Bits and bobs

- We celebrate a mishmash of holidays in our home. As you might know, Tuesday was the first night of Hanukkah. In our house that means we exchange a few gifts, light the menorah, and, most importantly, eat my husband Zach's homemade latkes. It's one of my favorite nights of the year. I didn't grow up celebrating Hanukkah, so for me it's an entirely new tradition forged with my husband. I'm both unfailingly nostalgic and a homebody: creating new traditions is one of my favorite parts of being an adult. 

- Leftover latkes are maybe the second best part of Hanukkah. Yesterday, in a moment of inspired culinary genius, I crumbled a leftover latke on my salad. I also topped it with a salmon burger. I am still thinking about that lunch. It had all the right things: a vegetable base for smugness, protein, good fat to keep me going, a variety of tastes and textures, an element of treat-y-ness. 

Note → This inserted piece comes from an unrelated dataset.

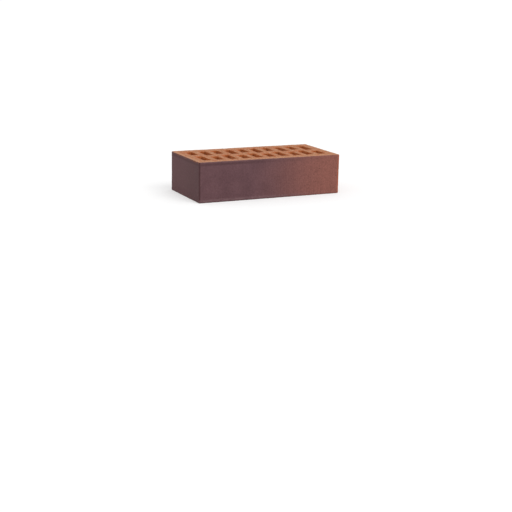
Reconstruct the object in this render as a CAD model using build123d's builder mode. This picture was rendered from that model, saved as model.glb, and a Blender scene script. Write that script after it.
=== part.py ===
"""Perforated clay facing brick, lying on its lower bed face.

Millimetres. +X runs along the brick, +Y across it from stretcher face to
stretcher face, and +Z points up. The origin is the middle of the lower bed.
"""

from build123d import *
import os

os.makedirs("parts", exist_ok=True)

# Work size of the fired brick
length = 250.0
width = 120.0
height = 65.0

# All twelve arrises have one small rounding
arris_radius = 1.5

# Slots run from bed to bed in two rows, their long sides across the brick
slot_width = 12.5
slot_corner_radius = 1.5
end_wall = 16.0      # header face to the first slot
face_wall = 18.0     # stretcher face to a slot
cross_wall = 10.3    # least clay between two slots of a row, nearly: it is evened out along the row
web = 14.0           # clay between the two rows
web_offset = 4.0     # the web steps this far off the middle, to one side and then the other

# Columns of slots, evenly spread between the two end walls
row_length = length - 2 * end_wall
columns = round((row_length + cross_wall) / (slot_width + cross_wall))
column_pitch = (row_length - slot_width) / (columns - 1)

# The outer ends of all slots
slot_reach = width / 2 - face_wall

# One extruded body, rounded on every edge, with its slots cut right through
with BuildPart() as brick:
    with BuildSketch():
        Rectangle(length, width)
    extrude(amount=height)
    fillet(brick.edges(), radius=arris_radius)

    with BuildSketch():
        for column in range(columns):
            x = (column - (columns - 1) / 2) * column_pitch
            # The first column has its long slot in front, and the next one behind
            web_middle = web_offset if column % 2 == 0 else -web_offset
            for side in (-1, 1):
                slot_length = slot_reach - web / 2 - side * web_middle
                y = side * (slot_reach - slot_length / 2)
                with Locations((x, y)):
                    RectangleRounded(slot_width, slot_length, slot_corner_radius)
    extrude(amount=height, mode=Mode.SUBTRACT)

brick.part.label = "brick"
export_step(brick.part, "parts/brick.step")
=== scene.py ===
"""The looks of a perforated clay facing brick: a flashed skin, and orange clay on its beds and in its slots.

Metres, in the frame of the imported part: +X along the brick, +Y across it, +Z up,
with the origin in the middle of the lower bed face. The heights of a relief and the
sizes inside a material are in millimetres.
"""

import math

import bpy
import numpy as np
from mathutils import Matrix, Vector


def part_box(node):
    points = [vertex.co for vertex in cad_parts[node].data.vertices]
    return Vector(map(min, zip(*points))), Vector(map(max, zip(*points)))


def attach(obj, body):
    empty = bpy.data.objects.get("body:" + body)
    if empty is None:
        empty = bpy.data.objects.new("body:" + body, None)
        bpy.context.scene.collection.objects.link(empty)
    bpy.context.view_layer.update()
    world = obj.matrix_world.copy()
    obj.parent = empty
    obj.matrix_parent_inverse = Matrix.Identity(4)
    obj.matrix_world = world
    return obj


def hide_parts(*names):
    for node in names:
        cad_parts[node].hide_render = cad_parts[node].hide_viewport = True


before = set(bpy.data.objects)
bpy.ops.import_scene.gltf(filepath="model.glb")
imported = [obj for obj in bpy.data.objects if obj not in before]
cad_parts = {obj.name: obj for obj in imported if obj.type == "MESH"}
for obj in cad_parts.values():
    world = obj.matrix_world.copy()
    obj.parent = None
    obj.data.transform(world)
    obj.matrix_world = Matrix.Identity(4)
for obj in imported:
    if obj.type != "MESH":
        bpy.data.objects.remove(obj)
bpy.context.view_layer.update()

MM = 0.001

# The brick's outline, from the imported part
BRICK_LOW, BRICK_HIGH = (np.array(corner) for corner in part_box("brick"))
LENGTH, WIDTH, HEIGHT = BRICK_HIGH - BRICK_LOW

# Half its length and width, and its height, in the millimetres of a material
HALF_LENGTH = LENGTH / 2 / MM
HALF_WIDTH = WIDTH / 2 / MM
FULL_HEIGHT = HEIGHT / MM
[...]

- About that salmon burger. I got a whole frozen pack of them at Costco. They aren't something I'd normally go for, but my good friend Sarah recommended them once and I bought them a while ago. They've been in my freezer ever since. I give them the hairy eyeball every time I see them. I've never had a salmon burger I loved, but I trust Sarah (particularly when it comes to food), and, frankly, I was bolstered by the guy next to me in the meat locker/frozen foods aisle at Costco who said he loved them and they were his favorite lunch. I normally opt for a lunch salad, but sometimes braces make that impossible. So anyway, here we are a month or so later, and man are those salmon burgers good. No weird texture, juicy, totally delicious. I'm going to go make one in a few minutes. You should try them, especially on a salad with a latke.

- Speaking of good combinations, I recently realized that many of my favorite foods involve bacon and eggs: spaghetti carbonara, Cobb salad (sub feta for the bleu), actual bacon and eggs. 

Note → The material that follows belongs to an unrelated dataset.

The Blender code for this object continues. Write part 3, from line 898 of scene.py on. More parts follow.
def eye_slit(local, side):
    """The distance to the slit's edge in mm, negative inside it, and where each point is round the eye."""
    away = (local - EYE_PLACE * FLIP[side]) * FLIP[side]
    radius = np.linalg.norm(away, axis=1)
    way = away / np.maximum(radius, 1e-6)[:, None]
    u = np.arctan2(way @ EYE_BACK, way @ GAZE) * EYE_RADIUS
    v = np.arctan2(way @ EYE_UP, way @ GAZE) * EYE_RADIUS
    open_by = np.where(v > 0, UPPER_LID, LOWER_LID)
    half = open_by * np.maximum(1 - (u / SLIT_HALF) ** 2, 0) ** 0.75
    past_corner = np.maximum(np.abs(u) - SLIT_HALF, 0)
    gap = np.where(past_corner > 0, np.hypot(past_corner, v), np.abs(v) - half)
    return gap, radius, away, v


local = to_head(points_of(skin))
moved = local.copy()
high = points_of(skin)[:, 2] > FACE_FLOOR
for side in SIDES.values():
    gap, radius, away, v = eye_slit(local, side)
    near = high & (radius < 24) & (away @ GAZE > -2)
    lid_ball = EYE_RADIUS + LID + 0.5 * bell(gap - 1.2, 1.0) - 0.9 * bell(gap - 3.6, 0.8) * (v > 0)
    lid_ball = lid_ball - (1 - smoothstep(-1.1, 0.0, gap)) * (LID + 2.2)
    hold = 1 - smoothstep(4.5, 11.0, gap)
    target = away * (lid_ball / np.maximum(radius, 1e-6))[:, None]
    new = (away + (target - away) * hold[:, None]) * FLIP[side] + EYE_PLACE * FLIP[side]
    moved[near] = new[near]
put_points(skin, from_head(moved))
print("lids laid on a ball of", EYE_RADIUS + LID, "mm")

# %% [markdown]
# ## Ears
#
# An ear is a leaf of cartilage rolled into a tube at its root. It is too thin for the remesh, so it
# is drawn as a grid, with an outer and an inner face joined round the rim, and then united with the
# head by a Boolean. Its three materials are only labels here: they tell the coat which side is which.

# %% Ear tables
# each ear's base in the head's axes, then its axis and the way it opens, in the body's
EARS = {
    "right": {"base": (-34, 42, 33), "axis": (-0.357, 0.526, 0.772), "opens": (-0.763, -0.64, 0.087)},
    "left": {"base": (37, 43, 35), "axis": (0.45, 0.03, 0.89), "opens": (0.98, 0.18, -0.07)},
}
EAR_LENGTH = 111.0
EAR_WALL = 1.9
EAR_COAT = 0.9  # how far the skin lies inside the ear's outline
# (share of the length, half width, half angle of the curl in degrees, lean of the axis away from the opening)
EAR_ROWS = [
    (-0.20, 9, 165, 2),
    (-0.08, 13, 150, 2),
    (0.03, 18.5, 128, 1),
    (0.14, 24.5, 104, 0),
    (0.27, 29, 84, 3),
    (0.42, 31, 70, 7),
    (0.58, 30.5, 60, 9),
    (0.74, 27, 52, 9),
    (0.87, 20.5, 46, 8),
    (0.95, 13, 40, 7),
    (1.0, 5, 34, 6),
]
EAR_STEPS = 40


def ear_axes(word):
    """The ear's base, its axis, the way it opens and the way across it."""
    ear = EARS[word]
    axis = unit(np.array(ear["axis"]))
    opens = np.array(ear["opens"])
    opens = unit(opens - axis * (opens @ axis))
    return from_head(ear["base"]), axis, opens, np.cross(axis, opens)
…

- Speaking of bacon and eggs, Zach and I have been watching Parks & Rec on Netflix, from the beginning. I have always loved Ron Swanson, but watching the whole series from the start has made us both fall in love with April Ludgate.

There's no end to the animosity April (Aubrey Plaza) has for Ann Perkins (Rashida Jones) in this collection of insults, epithets and put-downs from Parks and Recreation. " Subscribe now for more Parks and Recreation: http://full.sc/T9zd3w " Parks and Rec Returns for its Final Season on NBC!

- More about food: I drink coffee at home, and only occasionally get it while out. I usually drink it black, with the exception of sometimes putting milk and sugar in iced coffee. But once or twice a year I treat myself to a fancy Starbucks seasonal latte. I usually go for a peppermint mocha this time of year, but the other day I branched out for my annual treat, and tried the new chestnut praline latte. It was freaking delicious. If dessert, coffee, and Christmas had a baby, that's what it would taste like. 

- I went back to yoga yesterday. It felt so, so good. I was pretty involved with my yoga studio back in DC, and I worried about finding a place here that could replicate the environment and feeling I got back 'home'. If I haven't found it exactly, I think I've at least found something close. It's such a gift to have a physical outlet that always feels right to me. Yoga is whatever I need it to be - physical, mental, challenging, gentle - and that's a big part of why I love it. 

- But today everything hurts. Eeeeeeverything huuuuuurts.

Yay!

Friday Find: How the mail works

It's the season of long Post Office lines, crammed-full mailboxes, and Sunday package deliveries. I will be mailing a lot of packages this year, what with being so far from family, and I'm also doing holiday cards for the first time since 2010 (as I mentioned).  

As I stood in line at the Post Office the other day in order to buy some more stamps and drop off about 100 cards (I didn't want them to clog up a mailbox, and I needed international stamps), I had time to ponder how on earth all these cards would wing their way across the country and around the globe, and get where they needed to go in just a few days. 

From previous work in marketing and direct mail, I'm familiar with mail fulfillment centers where thousands of pieces of mail are put together, grouped by zip code, and delivered to the Post Office, but I had trouble picturing what happened on the other side, with every day mail that's not organized, with addresses that are hand-written, and envelopes that vary in size. I poked around and came across this explanation on the USPS website explaining how letters are scanned, coded, sent off, and then collated at the destination, in order, for the letter carrier to deliver (something else I've always wondered). I have to admit, I am fascinated and impressed by this process!